● THE REQUEST: Write the listing out again, all of it, word for word.

● MATERIAL SUPPLIED:
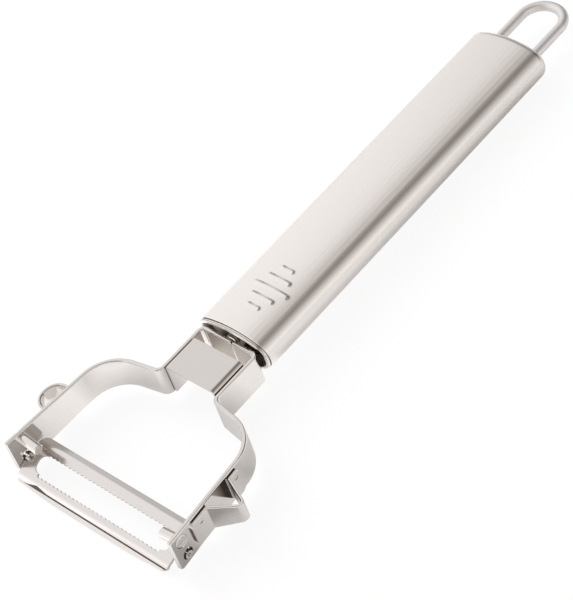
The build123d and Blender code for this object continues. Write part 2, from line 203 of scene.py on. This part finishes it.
for step in range(zone_rows + 1):
    cut_top(tube, False, zone_front + (zone_rear - zone_front) * step / zone_rows)
for step in range(zone_columns + 1):
    cut_top(tube, True, ribs_middle[0] - zone_half_width + column_width * step)
for vert in tube.verts:
    aside = vert.co.x - tube_middle
    skin = tube_top - tube_top_radius + math.sqrt(tube_top_radius ** 2 - aside ** 2)
    off_middle = abs(vert.co.x - ribs_middle[0])
    in_zone = zone_front < vert.co.y < zone_rear and off_middle < zone_half_width + 0.0002
    if not in_zone or vert.co.z < skin - groove_reach:
        continue
    rise = 0.0
    for row, length in enumerate(rib_lengths):
        past_end = max(off_middle - (length / 2 - rib_half_width), 0)
        off_line = vert.co.y - (ribs_middle[1] + (row - 2) * rib_pitch)
        off = min(math.hypot(past_end, off_line) / rib_half_width, 1)
        along = (vert.co.x - ribs_middle[0]) / (length / 2)
        low = rib_dip * max(1 - ((along - dip_middle) / dip_reach) ** 2, 0)
        rise += rib_height * (1 - low) * math.cos(off * math.pi / 2) ** 2
    vert.co.z = skin + rise
finish_piece(tube, "handle_tube", "frame", belt_sanded_steel, 30)


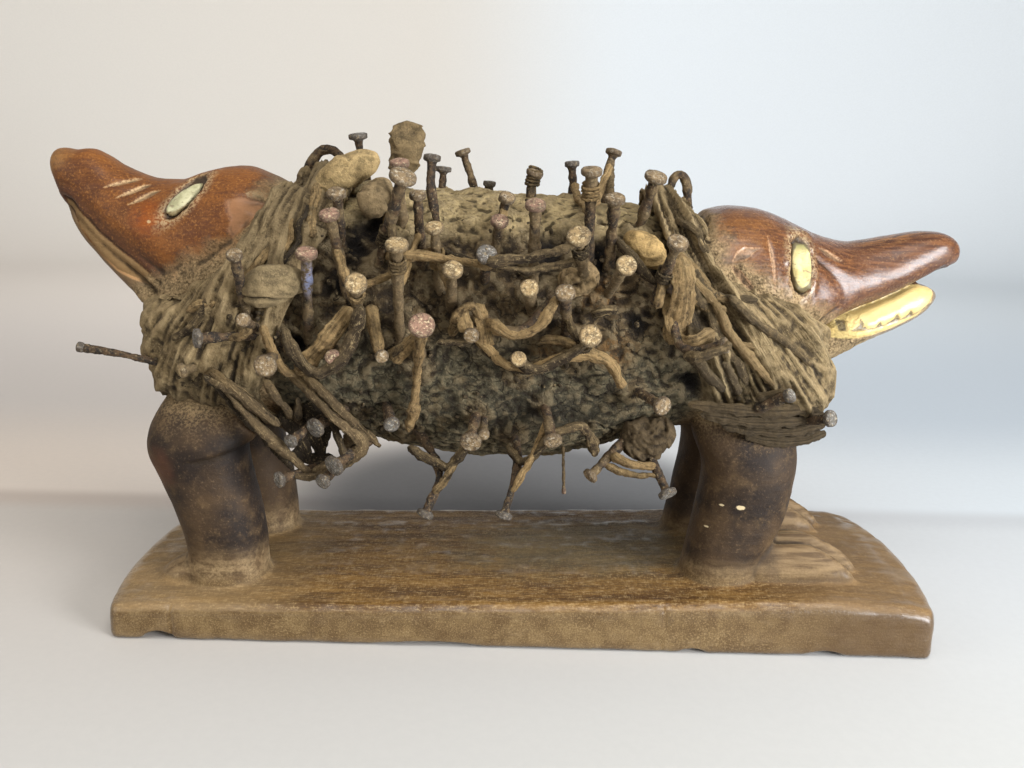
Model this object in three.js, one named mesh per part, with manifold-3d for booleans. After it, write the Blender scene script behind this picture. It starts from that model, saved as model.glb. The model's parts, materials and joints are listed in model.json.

● EXERCISE ANSWER:
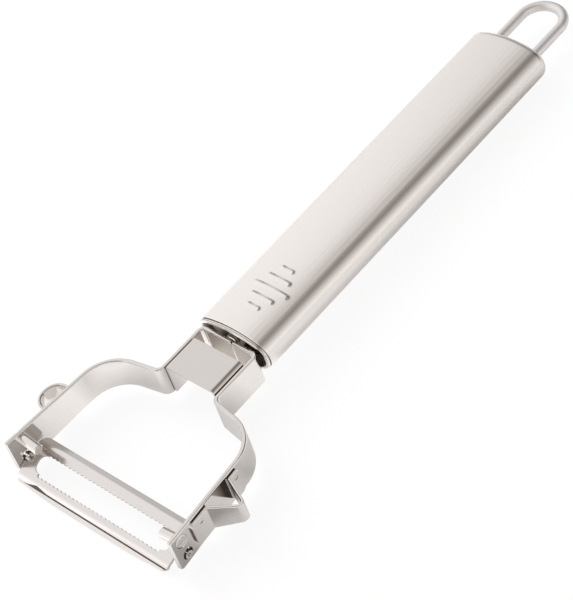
The build123d and Blender code for this object continues. Write part 2, from line 203 of scene.py on. This part finishes it.
for step in range(zone_rows + 1):
    cut_top(tube, False, zone_front + (zone_rear - zone_front) * step / zone_rows)
for step in range(zone_columns + 1):
    cut_top(tube, True, ribs_middle[0] - zone_half_width + column_width * step)
for vert in tube.verts:
    aside = vert.co.x - tube_middle
    skin = tube_top - tube_top_radius + math.sqrt(tube_top_radius ** 2 - aside ** 2)
    off_middle = abs(vert.co.x - ribs_middle[0])
    in_zone = zone_front < vert.co.y < zone_rear and off_middle < zone_half_width + 0.0002
    if not in_zone or vert.co.z < skin - groove_reach:
        continue
    rise = 0.0
    for row, length in enumerate(rib_lengths):
        past_end = max(off_middle - (length / 2 - rib_half_width), 0)
        off_line = vert.co.y - (ribs_middle[1] + (row - 2) * rib_pitch)
        off = min(math.hypot(past_end, off_line) / rib_half_width, 1)
        along = (vert.co.x - ribs_middle[0]) / (length / 2)
        low = rib_dip * max(1 - ((along - dip_middle) / dip_reach) ** 2, 0)
        rise += rib_height * (1 - low) * math.cos(off * math.pi / 2) ** 2
    vert.co.z = skin + rise
finish_piece(tube, "handle_tube", "frame", belt_sanded_steel, 30)


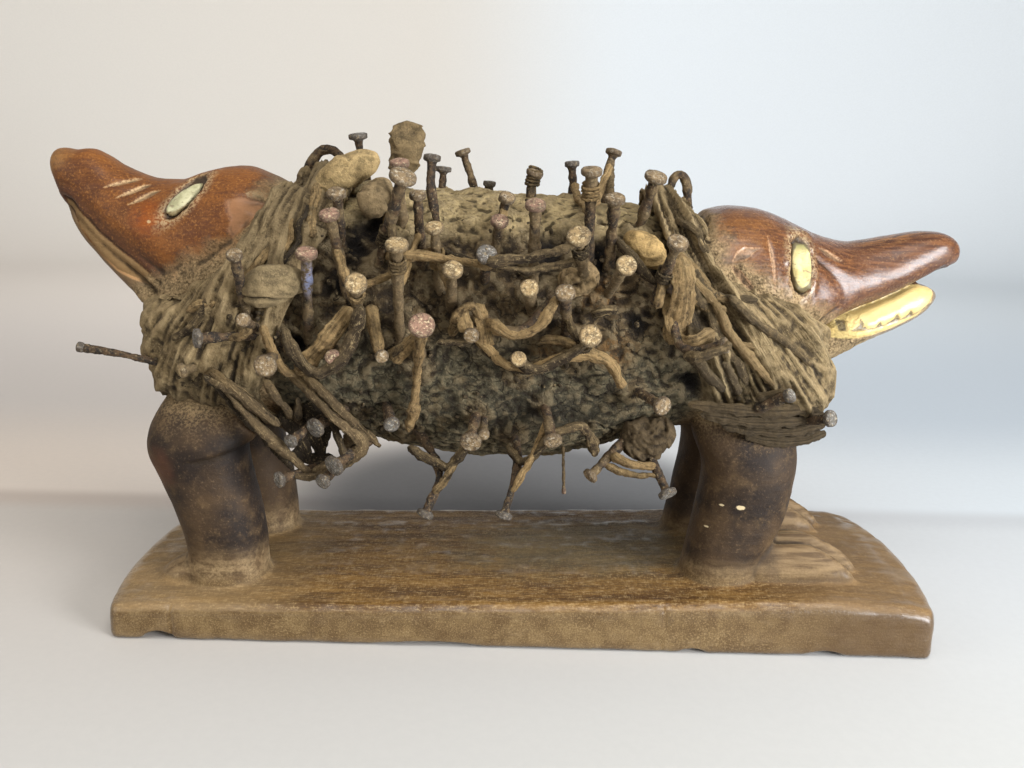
Model this object in three.js, one named mesh per part, with manifold-3d for booleans. After it, write the Blender scene script behind this picture. It starts from that model, saved as model.glb. The model's parts, materials and joints are listed in model.json.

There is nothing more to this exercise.